»Da kenne ich doch schon alles, da komme ich nämlich her.«
Haben Sie sich selbst schon mal bei diesem Satz ertappt? Mir passiert das regelmäßig. Ich muss allerdings bei diesem Reflex ganz besonders vorsichtig sein, denn als gebürtiger Schleswig-Holsteiner und Jetzt-Hamburger bin ich Verleger eines Regionalverlags mit Schwerpunkt Schleswig-Holstein und Hamburg. Deshalb bin ich immer wieder dankbar für literarische und nicht-literarische Erfahrungen, die diese irregeleitete Voreinstellung herausfordern.
Alltag als Schleier der Wahrnehmung
Warum also meinen wir unsere Heimatregion bis in den letzten Winkel zu kennen, obwohl dies in den meisten Fällen gar nicht sein kann? Es hängt an den Ritualen, den jährlich wiederkehrenden Volksfesten und Feiertagen, den Heimspielen in stets demselben Stadion, die Wege zur Schule oder zur Arbeit, die man in und auswendig kennt. Heimat und ritualisiertes Alltagsleben fallen zusammen und gehen eine Verbindung ein, die uns heimatmüde machen kann. Unsere Neugierde, die sich eher nach der Ferne richtet, und das unmittelbar Vertraute finden nicht mehr zusammen.
Diese sich einschleichende Heimatmüdigkeit ist schade, weil es eigentlich immer Neues zu entdecken gäbe. Wir sehen es nur nicht. Es braucht also Impulse, die uns aus unserer Heimatmüdigkeit wecken.
Außenblick als Weckruf
Der Impuls kann von außen kommen, spätestens bei der obligatorischen Frage nach der Herkunft. Auch wenn diese Frage oft lästig erscheint, zwingt sie uns doch, uns mit der Heimat zu beschäftigen – allein durch ihre Beständigkeit im Alltag. Was macht unsere Heimat aus? Was schätzen wir an ihr? So war es auch bei unserem Murmann-Autor Christian Hille, dessen Buch »NeuHarz: Aus Vergangenheit wächst Zukunft« am vergangenen Sonntag im Weltkulturerbe Rammelsberg vorgestellt wurde. Der gebürtige Clausthaler erlebte auf die Frage nach seiner Herkunft oft dieselbe Reaktion: »Da gibt es doch nur Totholz und Borkenkäfer«. Man könnte es nun eine Trotzreaktion nennen – genau diese Antwort hat unseren Autor aber dazu verleitet, sich trotz internationaler Karriere wieder stärker mit der Region zu identifizieren. Auch, weil er dieses Bild trotz Distanz so nicht stehen lassen wollte. Gemeinsam mit dem Fotografen Lars Wiedemann hat er deshalb für »NeuHarz« über drei Jahre lang seine Heimat erkundet – und dort Menschen gefunden, die aus »Totholz« Zukunft machen. Und dabei hat er zahlreiche Verbündete gefunden, die mit Innovationskraft, Gestaltungswillen und nachhaltigem Fortschritt eine Region aus der Heimatmüdigkeit in die Zukunft führen wollen.

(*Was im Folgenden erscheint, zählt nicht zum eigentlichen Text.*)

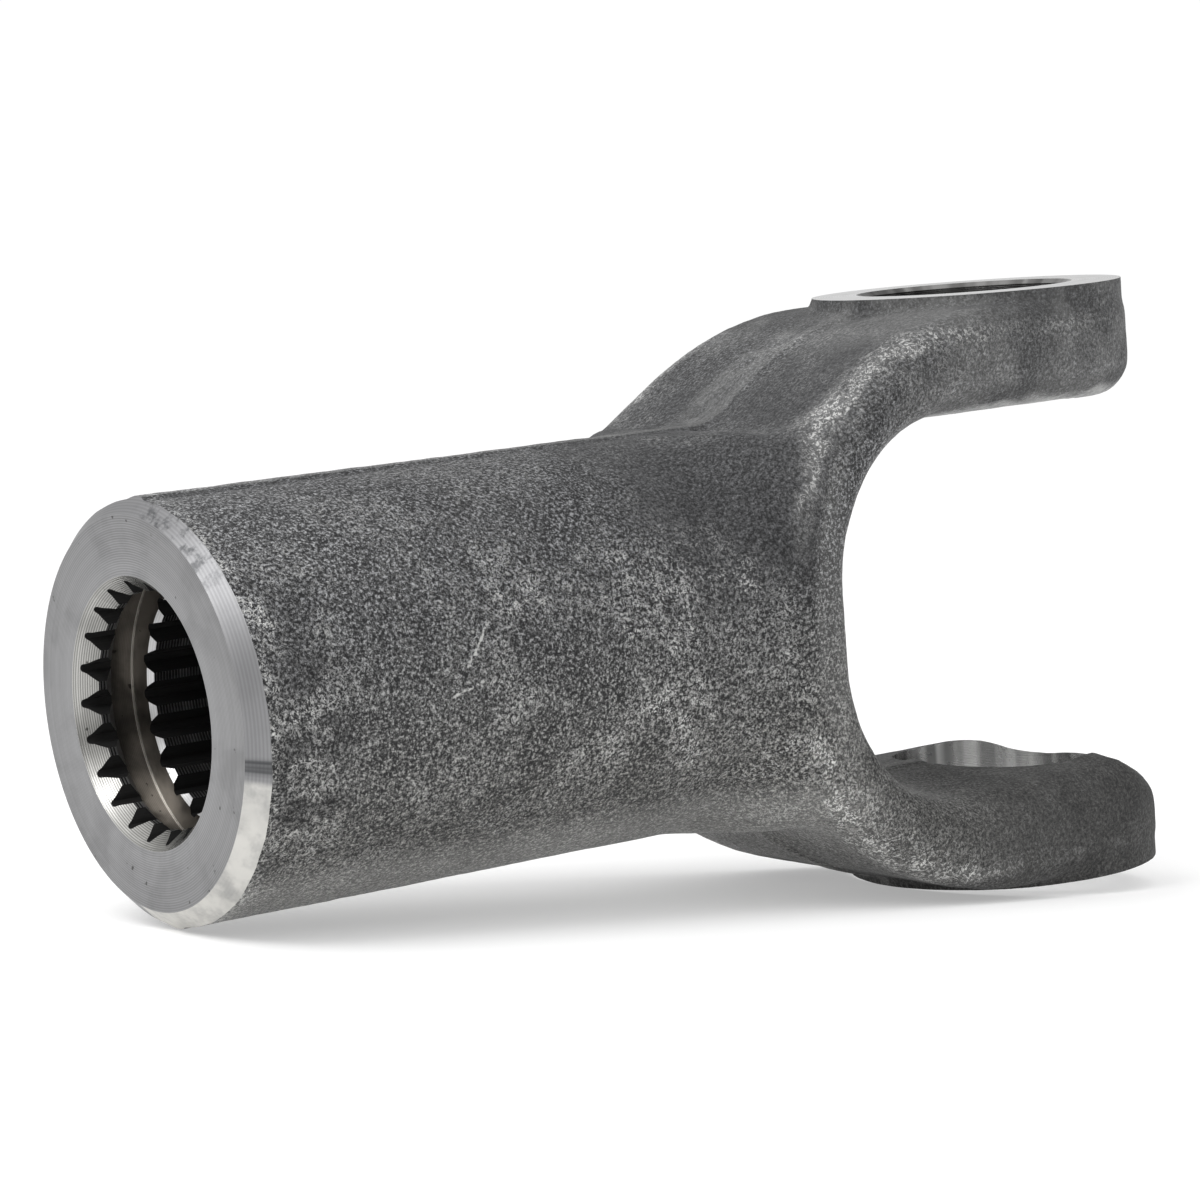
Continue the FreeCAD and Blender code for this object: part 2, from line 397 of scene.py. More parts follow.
class Finish(Nodes):
    """A material with a Principled BSDF."""

    def __init__(self, name: str) -> None:
        """Start the material.

        Args:
            name: Name of the material.
        """
        self.material = bpy.data.materials.new(name)
        self.material.use_nodes = True
        super().__init__(self.material.node_tree)
        self.tree.nodes.clear()
        self.surface = self.add("ShaderNodeBsdfPrincipled")
        self.fill(self.add("ShaderNodeOutputMaterial"), Surface=self.surface.outputs["BSDF"])

    def place(self) -> Socket:
        """Place on the piece in metres."""
        return self.add("ShaderNodeTexCoord").outputs["Object"]

    def use(self, group: bpy.types.NodeTree, **values: object) -> dict[str, Socket]:
        """Place a shader group and give it its values.

        Args:
            group: The group.
            **values: Value or socket of each input, with underscores for spaces.

        Returns:
            The group's results by name.
        """
        return dict(self.fill(self.add("ShaderNodeGroup", node_tree=group), **values).outputs.items())

    def dress(self, **values: object) -> bpy.types.Material:
        """Give the shader its values and return the material.

        Args:
            **values: Value or socket of each input, with underscores for spaces.

        Returns:
            The finished material.
        """
        self.fill(self.surface, **values)
        return self.material


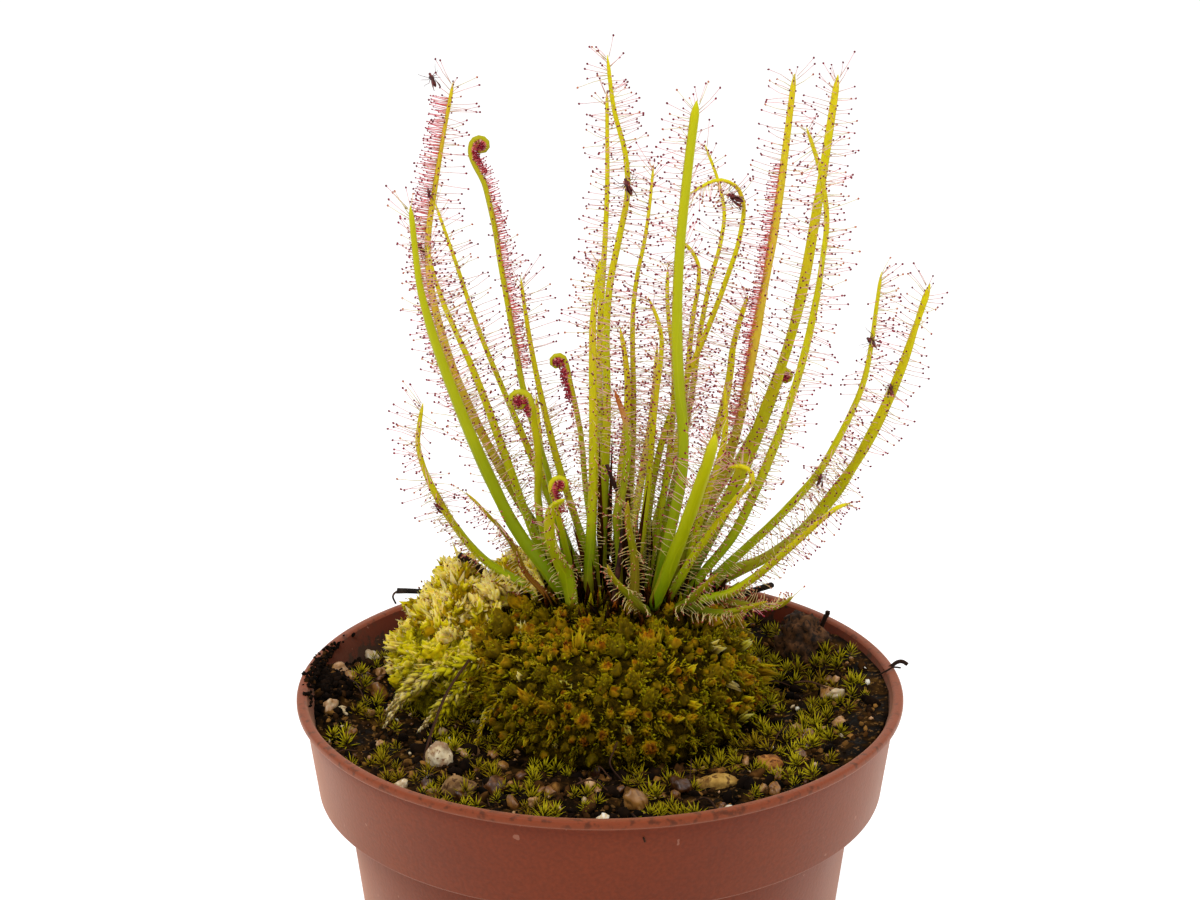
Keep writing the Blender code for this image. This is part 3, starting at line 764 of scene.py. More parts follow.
hairSettings = {
    # for each row, the hairs a millimetre, their length, and their roots' share of the way out
    # to the blade's edge and to its front
    "margin": {"perMm": 2.5, "length": (2.1, 4.2), "out": 0.92, "forward": 0.15},
    "face": {"perMm": 2.0, "length": (0.7, 2.4), "out": 0.85, "forward": 0.55},
    "comb": {"perMm": 3.4, "length": (1.0, 2.4), "out": 0.9, "forward": 0.3},
    "coil": {"perMm": 24.0, "length": (0.1, 0.9), "out": 1.0, "forward": 0.6},
    "bandPerMm": 6.0,
    "ripeAfter": 14.0,  # how far up its leaf a hair is full grown
    "least": 0.35,  # the lowest hairs' share of the length and of the number higher up
    "fanLength": 3.0,
    "coilStretch": 13.0,
    # how far before the end of a coil its hairs are shortest, over what length they
    # shorten, and to what share
    "coilShort": (12.0, 14.0, 0.18),
    "bareTip": 0.3,
    "rootRadius": 0.066,
    "neckRadius": 0.043,
    "headRadius": 0.185,
    "headLength": 0.2,
    "headSink": 0.8,
}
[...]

Durch Geschichte neu entdecken
Oder ein innerer Impuls eröffnet mit der Frage »War das eigentlich schon immer so?« eine historische Perspektive zurück zur Heimat: Das denkmalhaft Vertraute löst sich sofort in Unbekanntes auf. Die Vielschichtigkeit des geschichtlich Gewachsenen, die Pläne und Entwicklungsstrategien unserer Vorfahren sowie historische Zufälle, überraschende Entwicklungen, Klimaveränderungen und kulturelle Umwälzungen, Siege und Niederlagen vergangener Zeiten haben zu dem geführt, was wir heute beleben und erleben – in unserem Dorf, in unserer Stadt, in unserer Region. Ein spannendes Beispiel für diese historische Perspektive ist das Buch »Der Raub« von Cord Aschenbrenner, der die Arisierung des Neuen Walls in Hamburg erstmals systematisch aufarbeitet. Auch, wenn ich den Neuen Wall in meinem Leben tausende Male auf und ab gelaufen bin – die Art und Weise, wie diese Verbrechen aus dem Dritten Reich bis heute dort nachwirken, war mir so nicht bewusst. »Da kenne ich doch schon alles, da komme ich nämlich her.« kommt mir seither nicht mehr über die Lippen.